The second step is to determine if the employee refused the instruction.  At times, an employee may fail in complete the required instruction, which is not the same as refusing an instruction all together.  There are a multitude of reasons an employee may fail to adhere to an instruction.  The onus is on the employer to proof that this reason constitutes a definitive refusal


It is important to note that the conduct of the employer prior to the employee’s refusal would also be scrutinised.  If it is found that the employer provoked the employee into refusing to obey an instruction it could be determinantal to the employer’s case.  However, even in the presence of severe provocation, a refusal of the said instruction might still constitute as insubordination, albeit with possible mitigation. It should therefore only be determined that the employer issued a reasonable and lawful instruction which was deliberately and wilfully refused by the employee. 


Step 3:

Once it has been established that a reasonable and lawful instruction had been given, and that the employee deliberately and wilfully refused the instruction, the extend of the insubordination needs to be determined.  In other words, the severity of the misconduct needs to be determined. 

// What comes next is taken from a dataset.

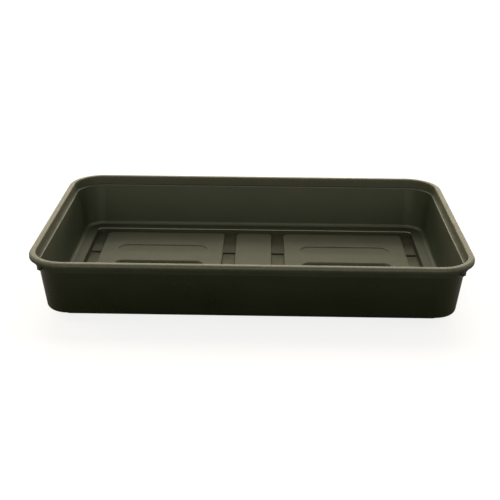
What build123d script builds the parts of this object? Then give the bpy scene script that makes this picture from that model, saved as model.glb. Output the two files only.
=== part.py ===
"""Potting soil tray: a thin-walled moulded tray with a loose slotted floor insert in its sunken well.

Millimetres, +Z up. The origin is the middle of the flat underside that the tray stands on.
X runs along the tray's long side and Y across it. The tray mirrors itself in both directions.
"""
from build123d import *
from math import radians, sqrt, tan
import os

# Tray, overall
tray_length = 380.0
tray_width = 240.0
tray_height = 58.1
wall = 1.2

# Rim: an outward lip that turns down, above a straight band and an inner stacking shoulder
lip_width = 5.6
lip_drop = 4.3
lip_outer_round = 2.4
lip_inner_round = 0.9
shoulder_drop = 8.4
shoulder_width = 2.8
shoulder_edge_round = 1.0

# Stacking lugs: one web under the rim at each corner, which reaches a little below the shoulder
lug_inset = 2.4
lug_width = 3.4
lug_reach = 1.0

# Side wall, which leans in towards the floor
wall_lean = 5.3
wall_foot_round = 3.8
wall_heel_round = 3.6

# Floor: a level border along the walls, then a sunken well
border_width = 12.8
border_edge_bevel = 0.5
well_depth = 6.4
well_lean = 0.6
well_heel_bevel = 0.8
well_corner_radius = 6.4

# Slotted insert that lies in the well
insert_clearance = 0.6
insert_corner_radius = 5.0
insert_skin = 1.1
panel_height = 2.7
panel_edge_bevel = 0.4
panel_draft_angle = 8.0
strip_width = 36.0
channel_width = 12.7
end_channel_width = 10.1
bar_height = 1.65
bar_width = 20.0
bar_edge_bevel = 0.4
bar_pitch = 52.4

# Windows and grooves in the two wide panels
slot_end_margin = 16.75
window_width = 35.4
window_corner_radius = 8.5
groove_width = 18.5
groove_depth = 0.9
groove_pitch = 48.9

# How far a cutting or joining body runs on past the face that it meets
overrun = 0.5

# Heights above the ground
well_floor_z = wall
border_z = well_floor_z + well_depth
shoulder_z = tray_height - shoulder_drop
lug_z = shoulder_z - wall - lug_reach
panel_z = well_floor_z + panel_height
bar_z = well_floor_z + bar_height

# Distances inwards from the lip's outer face
wall_top_inset = lip_width + shoulder_width
wall_foot_inset = wall_top_inset + wall_lean
well_edge_inset = wall_foot_inset + border_width
well_foot_inset = well_edge_inset + well_lean
well_slope = well_lean / well_depth
floor_plate_inset = well_foot_inset + 2 * well_heel_bevel

# All plan corners share one centre, so the lip's corner radius follows from the well's
lip_corner_radius = well_edge_inset + well_corner_radius
floor_plate_radius = lip_corner_radius - floor_plate_inset

# Outline of the insert, drawn in from the foot of the well's wall
insert_length = tray_length - 2 * (well_foot_inset + insert_clearance)
insert_width = tray_width - 2 * (well_foot_inset + insert_clearance)
panel_outer_x = insert_length / 2 - end_channel_width
panel_inner_x = strip_width / 2 + channel_width
panel_length = panel_outer_x - panel_inner_x
slot_length = panel_length - 2 * slot_end_margin
panel_x = (panel_outer_x + panel_inner_x) / 2
panel_flare = panel_height * tan(radians(panel_draft_angle))

os.makedirs("parts", exist_ok=True)


# The tray: one section of the moulding is swept round the lip's outline, and a flat plate closes
# the well's floor. In the section the first axis runs inwards and the second one up.
upper_skin = [
    (0, tray_height - lip_drop),
    (0, tray_height),
    (lip_width, tray_height),
    (lip_width, shoulder_z),
    (wall_top_inset, shoulder_z),
    (wall_foot_inset, border_z),
    (well_edge_inset - border_edge_bevel, border_z),
    (well_edge_inset + well_slope * border_edge_bevel, border_z - border_edge_bevel),
    (well_foot_inset, well_floor_z),
    (floor_plate_inset, well_floor_z),
]
upper_rounds = [
    lip_outer_round,
    lip_inner_round,
    0,
    shoulder_edge_round,
    wall_foot_round,
    0,
    0,
    0,
]
lower_skin = [
    (wall, tray_height - lip_drop),
    (wall, tray_height - wall),
    (lip_width - wall, tray_height - wall),
    (lip_width - wall, shoulder_z - wall),
    (wall_top_inset - wall, shoulder_z - wall),
    (wall_foot_inset - wall, border_z - wall),
    (well_edge_inset - wall, border_z - wall),
    (well_foot_inset - wall - well_slope * well_heel_bevel, well_floor_z - wall + well_heel_bevel),
    (well_foot_inset - wall + well_heel_bevel, well_floor_z - wall),
    (floor_plate_inset, well_floor_z - wall),
]
lower_rounds = [0, 0, 0, 0, wall_heel_round, 0, 0, 0]
half_outline = [
    (0, -tray_width / 2),
    (tray_length / 2, -tray_width / 2),
    (tray_length / 2, tray_width / 2),
    (0, tray_width / 2),
]
section_plane = Plane(origin=(0, -tray_width / 2, 0), x_dir=(0, 1, 0), z_dir=(1, 0, 0))
lug_outline = [
    (lug_inset, lug_z),
    (wall_top_inset - wall / 2, lug_z),
    (wall_top_inset - wall / 2, shoulder_z - wall / 2),
    (lip_width - wall / 2, shoulder_z - wall / 2),
    (lip_width - wall / 2, tray_height - wall / 2),
    (lug_inset, tray_height - wall / 2),
]


def lug_plane(side_x, side_y):
    """Upright plane through the middle of a corner. Its first axis runs inwards from the lip."""
    bend = lip_corner_radius * (1 - sqrt(1 / 2))
    corner = (side_x * (tray_length / 2 - bend), side_y * (tray_width / 2 - bend), 0)
    inwards = Vector(-side_x, -side_y, 0)
    return Plane(origin=corner, x_dir=inwards, z_dir=inwards.cross(Vector(0, 0, 1)))


with BuildPart() as tray:
    with BuildLine() as half_lip:
        FilletPolyline(half_outline, radius=lip_corner_radius)
    with BuildSketch(section_plane):
        with BuildLine():
            FilletPolyline(upper_skin, radius=upper_rounds)
            FilletPolyline(lower_skin, radius=lower_rounds)
            Line(upper_skin[0], lower_skin[0])
            Line(upper_skin[-1], lower_skin[-1])
        make_face()
    sweep(path=half_lip.wire())
    mirror(about=Plane.YZ)
    with BuildSketch():
        RectangleRounded(
            tray_length - 2 * floor_plate_inset,
            tray_width - 2 * floor_plate_inset,
            floor_plate_radius,
        )
    extrude(amount=well_floor_z)
    for side_x in (-1, 1):
        for side_y in (-1, 1):
            with BuildSketch(lug_plane(side_x, side_y)):
                Polygon(lug_outline, align=None)
            extrude(amount=lug_width / 2, both=True)
tray.part.label = "tray"


def level_rectangle(height, centre, length, width, radius):
    """Rounded rectangle on a level plane, as a sketch."""
    with BuildSketch(Plane.XY.offset(height)) as outline:
        with Locations(centre):
            RectangleRounded(length, width, radius)
    return outline.sketch


def groove_pair(height, centre_x, margin):
    """Two long round-ended outlines, one on each side of a panel's window."""
    with BuildSketch(Plane.XY.offset(height)) as outline:
        with Locations((centre_x, groove_pitch), (centre_x, -groove_pitch)):
            SlotOverall(slot_length + 2 * margin, groove_width + 2 * margin)
    return outline.sketch


# The insert: two wide panels and a centre strip, hollow below, tied by low bars with open pockets
# between them. The end bars run on to the well's wall and keep the insert in place.
platforms = [(-panel_x, panel_length), (0, strip_width), (panel_x, panel_length)]
panel_centres = (-panel_x, panel_x)

with BuildPart() as insert:
    for x, length in platforms:
        foot_length = length + 2 * panel_flare
        foot = level_rectangle(well_floor_z, (x, 0), foot_length, insert_width, insert_corner_radius)
        extrude(foot, amount=panel_height, taper=panel_draft_angle)
    for x, length in platforms:
        hollow_length = length + 2 * panel_flare - 2 * insert_skin
        hollow_width = insert_width - 2 * insert_skin
        hollow = level_rectangle(
            well_floor_z, (x, 0), hollow_length, hollow_width, insert_corner_radius - insert_skin
        )
        extrude(
            hollow, amount=panel_height - insert_skin, taper=panel_draft_angle, mode=Mode.SUBTRACT
        )

    # Skirts that carry each window's edge down to the floor, and the skin under each groove
    for x in panel_centres:
        skirt = level_rectangle(
            well_floor_z,
            (x, 0),
            slot_length + 2 * insert_skin,
            window_width + 2 * insert_skin,
            window_corner_radius + insert_skin,
        )
        extrude(skirt, amount=panel_height - insert_skin / 2)
        trough = groove_pair(panel_z - insert_skin / 2, x, insert_skin)
        extrude(trough, amount=-(groove_depth + insert_skin / 2))

    # Low bars: each one between the panels also ends in their sides
    channel_centre = (strip_width + channel_width) / 2
    end_channel_centre = (panel_outer_x + insert_length / 2 - insert_skin / 2) / 2
    with BuildSketch(Plane.XY.offset(well_floor_z)):
        with GridLocations(2 * channel_centre, bar_pitch, 2, 3):
            Rectangle(channel_width + insert_skin, bar_width)
        with GridLocations(2 * end_channel_centre, bar_pitch, 2, 3):
            Rectangle(end_channel_width + insert_skin / 2, bar_width)
    extrude(amount=bar_height)

    # Windows right through the panels, and shallow grooves on both sides of them
    for x in panel_centres:
        window = level_rectangle(
            well_floor_z - overrun, (x, 0), slot_length, window_width, window_corner_radius
        )
        extrude(window, amount=panel_height + 2 * overrun, mode=Mode.SUBTRACT)
        groove = groove_pair(panel_z - groove_depth, x, 0)
        extrude(groove, amount=groove_depth + overrun, mode=Mode.SUBTRACT)

    chamfer(insert.edges().group_by(Axis.Z)[-1], length=panel_edge_bevel)
    bar_edges = insert.edges().filter_by(Axis.X).filter_by_position(Axis.Z, bar_z, bar_z)
    chamfer(bar_edges, length=bar_edge_bevel)
insert.part.label = "drainage_insert"

for name, piece in (("tray", tray.part), ("drainage_insert", insert.part)):
    print(name, "valid", piece.is_valid, "volume", round(piece.volume), piece.bounding_box())
    export_step(piece, "parts/" + name + ".step")
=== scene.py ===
"""Looks of the potting soil tray: dark olive plastic, soft studio light and the photo's camera.

Metres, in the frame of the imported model: +Z up, X along the tray, and the camera on the -Y side.
"""
from math import cos, sin

import bpy
from mathutils import Matrix, Vector

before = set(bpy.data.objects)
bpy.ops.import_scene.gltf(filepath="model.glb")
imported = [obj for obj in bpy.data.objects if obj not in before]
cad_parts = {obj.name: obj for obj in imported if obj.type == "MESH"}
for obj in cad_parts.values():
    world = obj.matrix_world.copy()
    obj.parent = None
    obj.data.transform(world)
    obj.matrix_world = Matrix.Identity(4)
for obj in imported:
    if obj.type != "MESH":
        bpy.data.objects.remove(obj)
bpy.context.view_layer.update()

# Camera: its place, its turn and the focal length in pixels of a 500 pixel wide image
CAMERA_PLACE = Vector((0.012069, -0.839238, 0.371574))
CAMERA_YAW = -0.017508
CAMERA_PITCH = 0.393227
CAMERA_ROLL = -0.006916
FOCAL_PIXELS = 954.375
IMAGE_PIXELS = 500
SENSOR_WIDTH_MM = 36.0
CLIP_START = 0.01
CLIP_END = 60

# Floor: its colour, and how bright rays see it over the distances from near the tray to far away
FLOOR_HALF = 9.0
FLOOR_GAP = 0.0001
FLOOR_COLOUR = (0.35, 0.35, 0.35, 1)
FLOOR_DISTANCES = (0.35, 1.2)
SEEN_LIFT = (0.82, 1.0)
MIRRORED_LIFT = (0.0, 1.0)
WHITE = (1, 1, 1, 1)

# Softboxes: place, width and height, power in watts, and colour. All look at one point in the tray.
PLAIN_LAMP = (1.0, 0.98, 0.90)
WARM_LAMP = (1.0, 0.88, 0.60)
AIM = Vector((0, 0, 0.03))
SOFTBOXES = {
    "low_back_softbox": ((0, 1.5, 0.35), 2.6, 0.4, 19.2, WARM_LAMP),
    "upper_back_softbox": ((0, 1.2, 1.05), 2.6, 0.5, 8.1, WARM_LAMP),
    "high_back_softbox": ((0, 0.8, 1.3), 1.6, 0.9, 13.2, PLAIN_LAMP),
    "front_softbox": ((0, -1.6, 0.5), 1.6, 0.6, 9.8, PLAIN_LAMP),
    "left_softbox": ((-1.3, 0.1, 0.9), 1.2, 0.8, 6.2, WARM_LAMP),
    "right_softbox": ((1.3, 0.1, 0.9), 1.2, 0.8, 3.5, WARM_LAMP),
}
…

·         The manner of refusal: 

It stands to reason that the insubordination of an employee that silently refused to follow a given instruction may be seen as less severe that the insubordination of an employee that publicly denounce their employer.  Therefore, the manner in which the refusal occurs is relevant and should be evaluated. 


·         The position of the person whose authority is repudiated:

It stands to reason that the refusal of an instruction from a supervisor may be less severe than the refusal of the same instruction from the CEO.  Therefore, it is important to note the authority of the person whose authority is repudiated.     


·         The reason behind the refusal: 

Usually, most employees can supply reasons for their insubordination.  These reasons need to be evaluated to determine if it gives sufficient justification for the refusal of an instruction.  If the instruction was reasonable and valid, there are few reasons to justify the refusal of such instruction. Regardless, the reasons behind the refusal may give rise to mitigating factors which should be considered.   


·         Whether this conduct is isolated or not.

A single act of defiance would usually may not be enough to dismiss an employee.  It is not always evident which factors in an employee’s life played a role in their actions.  An employee could merely have had a bad day, and their emotional outburst of defiance may be reduced to a singular event.  In such cases, it would rarely be seen as fair to dismiss an employee whose behaviour could be corrected via a mere warning.  It would also be difficult for an employer to argue how the employment relationship had been irrevocably destroyed by such event.    


This does not mean that a singular act or refusal may not be construed as gross insubordination and result in a fair dismissal, as indicated in the case of TMT Services and Supplies (Pty) Ltd v Commission for Conciliation, Mediation and Arbitration and others [2019] 2 BLLR 142 (LAC), where the notion of defiance of authority can be proven by a mere single act of defiance.  However, an employer should rather attempt progressive disciplinary action where possible.

In most cases, insubordination is not clear cut.  In such instances, an employer would be prudent to consideration the persistence of insubordination.  In such cases, progressive disciplinary action would usually be the best course of action.


In summary, an employer may terminate an employee’s contract after a single act of insubordination, if it can be definitively proven that such act had repudiated the employment relationship to the point where any possibility of an employer/employee relationship had become impossible.  As this can be quite difficult to do after only a single act of defiance, it is usually best to take the route of progressive disciplinary action.